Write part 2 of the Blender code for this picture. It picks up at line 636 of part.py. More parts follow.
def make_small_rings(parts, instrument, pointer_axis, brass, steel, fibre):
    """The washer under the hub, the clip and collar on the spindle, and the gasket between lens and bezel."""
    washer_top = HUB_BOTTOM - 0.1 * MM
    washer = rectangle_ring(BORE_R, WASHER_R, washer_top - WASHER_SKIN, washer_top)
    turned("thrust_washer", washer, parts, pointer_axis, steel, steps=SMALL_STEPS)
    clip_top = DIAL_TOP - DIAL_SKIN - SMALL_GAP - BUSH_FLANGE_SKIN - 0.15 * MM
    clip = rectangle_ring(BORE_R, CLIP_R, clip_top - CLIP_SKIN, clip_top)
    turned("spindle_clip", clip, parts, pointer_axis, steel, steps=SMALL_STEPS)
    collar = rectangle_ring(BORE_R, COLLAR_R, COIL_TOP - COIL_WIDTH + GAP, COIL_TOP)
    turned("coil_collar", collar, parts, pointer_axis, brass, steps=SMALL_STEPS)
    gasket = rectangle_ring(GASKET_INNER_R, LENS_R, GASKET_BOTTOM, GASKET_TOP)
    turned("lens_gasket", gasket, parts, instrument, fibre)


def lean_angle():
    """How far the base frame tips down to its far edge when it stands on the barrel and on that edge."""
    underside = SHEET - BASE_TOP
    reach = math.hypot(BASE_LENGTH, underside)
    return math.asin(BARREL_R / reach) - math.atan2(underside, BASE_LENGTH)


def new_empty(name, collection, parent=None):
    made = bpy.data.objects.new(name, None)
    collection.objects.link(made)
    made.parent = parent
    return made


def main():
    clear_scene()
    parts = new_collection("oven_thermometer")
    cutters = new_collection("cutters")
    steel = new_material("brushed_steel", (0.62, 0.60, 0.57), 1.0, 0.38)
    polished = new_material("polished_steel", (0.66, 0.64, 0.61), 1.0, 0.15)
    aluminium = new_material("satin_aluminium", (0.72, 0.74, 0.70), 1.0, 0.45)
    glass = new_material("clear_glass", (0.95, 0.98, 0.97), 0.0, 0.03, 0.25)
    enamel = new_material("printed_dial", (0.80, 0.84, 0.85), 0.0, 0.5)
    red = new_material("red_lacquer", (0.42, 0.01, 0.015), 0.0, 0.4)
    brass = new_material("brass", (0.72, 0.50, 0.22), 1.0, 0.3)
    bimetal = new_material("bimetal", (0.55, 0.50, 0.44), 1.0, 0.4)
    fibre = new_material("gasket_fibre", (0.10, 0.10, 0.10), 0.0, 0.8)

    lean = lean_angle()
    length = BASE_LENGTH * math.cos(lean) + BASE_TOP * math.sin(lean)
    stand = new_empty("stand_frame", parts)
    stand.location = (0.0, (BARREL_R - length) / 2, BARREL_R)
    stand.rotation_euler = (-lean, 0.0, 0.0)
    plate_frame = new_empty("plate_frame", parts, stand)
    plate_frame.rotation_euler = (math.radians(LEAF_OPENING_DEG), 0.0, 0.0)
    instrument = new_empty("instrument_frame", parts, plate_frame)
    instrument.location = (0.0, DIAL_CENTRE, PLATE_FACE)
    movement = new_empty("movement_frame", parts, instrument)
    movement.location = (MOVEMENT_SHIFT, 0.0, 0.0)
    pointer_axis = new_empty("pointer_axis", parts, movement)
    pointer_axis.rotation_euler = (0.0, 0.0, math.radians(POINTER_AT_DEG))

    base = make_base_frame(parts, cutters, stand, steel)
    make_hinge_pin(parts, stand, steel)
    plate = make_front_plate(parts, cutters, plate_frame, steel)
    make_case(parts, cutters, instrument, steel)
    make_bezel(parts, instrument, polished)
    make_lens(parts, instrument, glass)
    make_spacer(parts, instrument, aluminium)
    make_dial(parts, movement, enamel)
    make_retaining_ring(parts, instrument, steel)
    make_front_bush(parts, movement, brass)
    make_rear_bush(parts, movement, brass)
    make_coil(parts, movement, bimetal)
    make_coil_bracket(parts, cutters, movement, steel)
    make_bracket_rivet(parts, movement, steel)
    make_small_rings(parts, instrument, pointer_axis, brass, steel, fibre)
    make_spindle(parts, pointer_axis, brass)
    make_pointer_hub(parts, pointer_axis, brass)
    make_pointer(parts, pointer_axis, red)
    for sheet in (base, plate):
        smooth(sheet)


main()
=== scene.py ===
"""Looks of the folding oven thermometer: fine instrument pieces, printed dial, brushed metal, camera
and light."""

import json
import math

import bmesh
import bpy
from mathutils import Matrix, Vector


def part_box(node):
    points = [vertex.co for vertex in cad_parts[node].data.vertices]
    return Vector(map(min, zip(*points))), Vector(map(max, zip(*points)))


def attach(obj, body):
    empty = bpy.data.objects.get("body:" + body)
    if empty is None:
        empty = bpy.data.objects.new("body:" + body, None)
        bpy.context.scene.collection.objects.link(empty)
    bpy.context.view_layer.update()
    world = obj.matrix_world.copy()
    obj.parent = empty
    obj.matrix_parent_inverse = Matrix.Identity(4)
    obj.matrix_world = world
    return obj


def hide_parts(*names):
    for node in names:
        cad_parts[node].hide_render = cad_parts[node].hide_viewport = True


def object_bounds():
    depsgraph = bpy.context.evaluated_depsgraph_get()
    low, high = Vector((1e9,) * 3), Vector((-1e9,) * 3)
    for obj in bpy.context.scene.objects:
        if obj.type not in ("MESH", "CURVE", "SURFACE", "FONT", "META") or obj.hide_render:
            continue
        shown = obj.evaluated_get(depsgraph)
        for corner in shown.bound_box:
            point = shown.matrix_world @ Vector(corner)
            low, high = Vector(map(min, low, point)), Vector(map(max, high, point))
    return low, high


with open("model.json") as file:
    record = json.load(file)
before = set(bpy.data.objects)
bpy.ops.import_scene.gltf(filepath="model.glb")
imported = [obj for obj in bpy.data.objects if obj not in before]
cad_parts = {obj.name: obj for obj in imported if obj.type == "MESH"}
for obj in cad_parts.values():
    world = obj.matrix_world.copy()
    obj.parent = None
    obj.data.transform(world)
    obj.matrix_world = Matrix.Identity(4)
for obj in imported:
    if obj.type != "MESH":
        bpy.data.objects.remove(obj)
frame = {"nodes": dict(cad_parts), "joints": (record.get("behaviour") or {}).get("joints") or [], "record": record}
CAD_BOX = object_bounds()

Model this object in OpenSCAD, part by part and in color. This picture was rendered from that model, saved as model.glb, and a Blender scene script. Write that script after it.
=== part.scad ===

Work to be completed:
Which lines above run from the one containing "make_coil_bracket(parts, cutters, movement, steel)" down to the one containing "points = [vertex.co"? Repeat exactly those, both ends included, and nothing else.

Task response:
    make_coil_bracket(parts, cutters, movement, steel)
    make_bracket_rivet(parts, movement, steel)
    make_small_rings(parts, instrument, pointer_axis, brass, steel, fibre)
    make_spindle(parts, pointer_axis, brass)
    make_pointer_hub(parts, pointer_axis, brass)
    make_pointer(parts, pointer_axis, red)
    for sheet in (base, plate):
        smooth(sheet)


main()
=== scene.py ===
"""Looks of the folding oven thermometer: fine instrument pieces, printed dial, brushed metal, camera
and light."""

import json
import math

import bmesh
import bpy
from mathutils import Matrix, Vector


def part_box(node):
    points = [vertex.co for vertex in cad_parts[node].data.vertices]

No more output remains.